A Solution In Search Of A Problem

Now that I’m retired, my schedule is much more flexible, than it was when I was in the ‘fast lane’ of life. I still turn the lights off after 1 am, and wake up fully alert, as if my hair was on fire, at 6:22am. I’m eager to get the most out of each day, and it’s worked for me for about 60 years. One element that I’ve added to my life is that when I wake up, I anticipate something breaking or going wrong. Nothing big, just little things. Today my wife’s gladiolas were bent over from the storm Thursday night, and I had to prop them up, and the FedEx guy dropped off a heavy box on the front stoop, so that I was unable to get the door open to get it. Like I said, no major breakage or big problems, just simple annoyances, ‘Naperville-people’ types of’ problems.

The Naperville city council gets their fare-share of ‘Naperville-people’ problems presented to them. Lawn mowers that are too loud, delivery trucks making too much noise, garbage trucks missing a pick-up, too many bees buzzing around, chickens clucking too loudly, a fence line that two inches off-center, and birds chirping too early in the morning. The last one was my issue. I didn’t present that one to the council, because I knew if I did, the council would grill and pound me like a cheap drum. I’ve tried to minimize my opportunities to be a human pinata.

An agenda topic during the last Naperville city council meeting was whether to require Naperville landlords to consider government subsidy vouchers as income when renters apply for housing in Naperville. Not that big of a deal, unless you subscribe to the concern of incremental encroachment of governmental regulation, and when ‘voluntary participation’ becomes ‘compulsory participation’.

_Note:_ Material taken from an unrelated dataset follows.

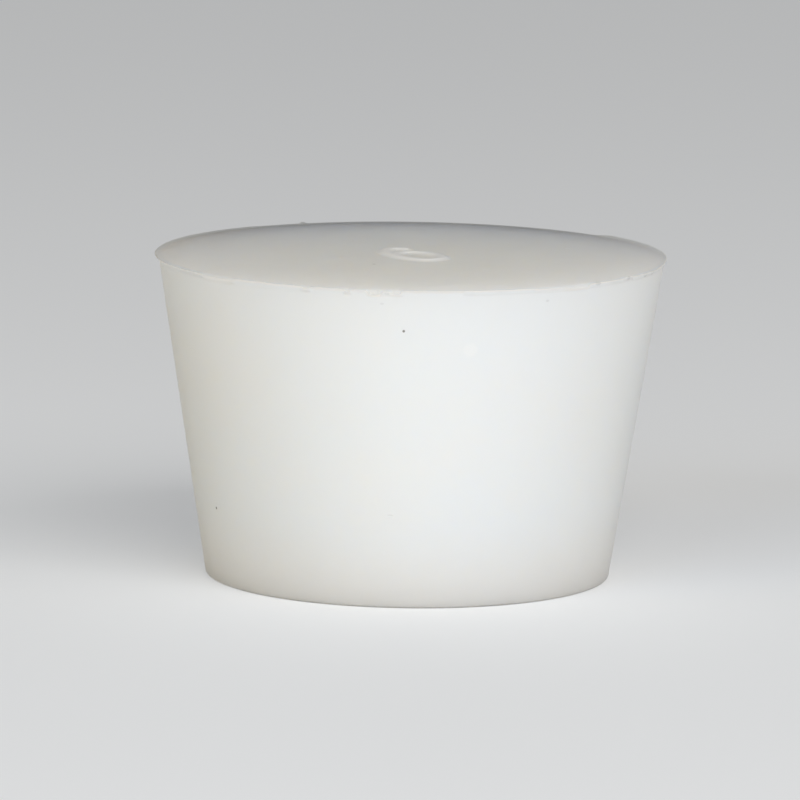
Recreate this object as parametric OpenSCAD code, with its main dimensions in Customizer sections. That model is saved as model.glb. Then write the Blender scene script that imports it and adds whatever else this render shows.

Watch and listen as Kenneth Coles, Executive Director of DuPage Housing, addresses the council regarding vouchers, followed by Naperville Mayor Steve Chirico’s pressing question, “What is the problem we are trying to solve?”

The question wasn’t answered, ‘what are we trying to solve?’. The numbers speak loudly. DuPage County has 2,750 vouchers. Naperville has about 500 vouchers being used, or about 18% of the vouchers in the county, with Naperville having about 10% of the population of the county. Naperville is exceeding the county average.

DuPage County has about 1500 voucher landlords, with Naperville having 225, or about 15%, again exceeding the 10% of the population Naperville has in the county. Again, Naperville is exceeding the county average.

Watch and listen as Anne Houghtaling, Executive Director of Hope Housing, answers ‘why Naperville’.

Isn’t that why most of us are here? It’s a good place to be. It took most of us a while to get here. We didn’t simply magically appear. I took a circuitous route from Des Moines, to Davenport, to Des Plaines (I liked the ‘D’s) to Naperville. For those of you, who are familiar with Joyce Meyer, charismatic Christian author and speaker, she states, “are you willing to do, what I did, to get what I’ve got?”

DuPage County is loaded with cities, not doing half as well with vouchers as Naperville. Cities such as Addison,  Bloomingdale, Darien, LaGrange, Villa Park,  West Chicago, Willowbrook, Winfield, and Warrenville.  These are all cities of ‘opportunity’, for the cities themselves with the percentage of vouchers, and for voucher-holders.

Watch and listen as Naperville Mayor Steve Chirico asks the always important question, ‘what is the goal?.

Great question without a direct answer. The City of Naperville and city officials are getting the job done and exceeding reasonable expectations. What we have here, is a solution in search of a problem, and the problem is not Naperville.

Show 2 Comments

2 Comments

  1. Gerard Schilling

    Their goal was and is to make mandatory what currently is voluntary in order to significantly increase minority and Muslim occupation into what they perceive to be a rich, lily white, privileged, bastion of bigotry our Naperville.

    It has always been and always will be the liberals demands to instead of elevating through hard work, ladder climbing and earned rewards give, at other peoples expense, that which is not deserved and which ultimately tears down and destroys what the workers built for themselves.

    Let’s call this what it is which is. Just another waste of our tax payer money providing employment for political hacks and church do gooders who will not live anywhere near the imports they, not us, want in our community. I say we are already doing our fair share and council should just say no!

  2. Jim Haselhorst

    I don’t have a problem with incentivizing Landlords to rent to low income, but I agree it should not become a required. The reality is we have people working 2 maybe 3 job in our community that still struggle to make ends meet and as a community we should do what we can to make it easier, which is what these vouchers do.

    It is my understanding that the proposed regulation would not require any landlord to actually rent to a voucher holder, only to consider the voucher “value” when calculating the ability of a person to pay the rent. There would still be many legitimate grounds to deny renting to a voucher holder, this requirement would just put them on equal footing with other renters by eliminating the disparity that not including the voucher into the calculation of their ability to pay the rent creates.

    Having said that I agree our community is doing more then a lot of our neighboring communities in this area.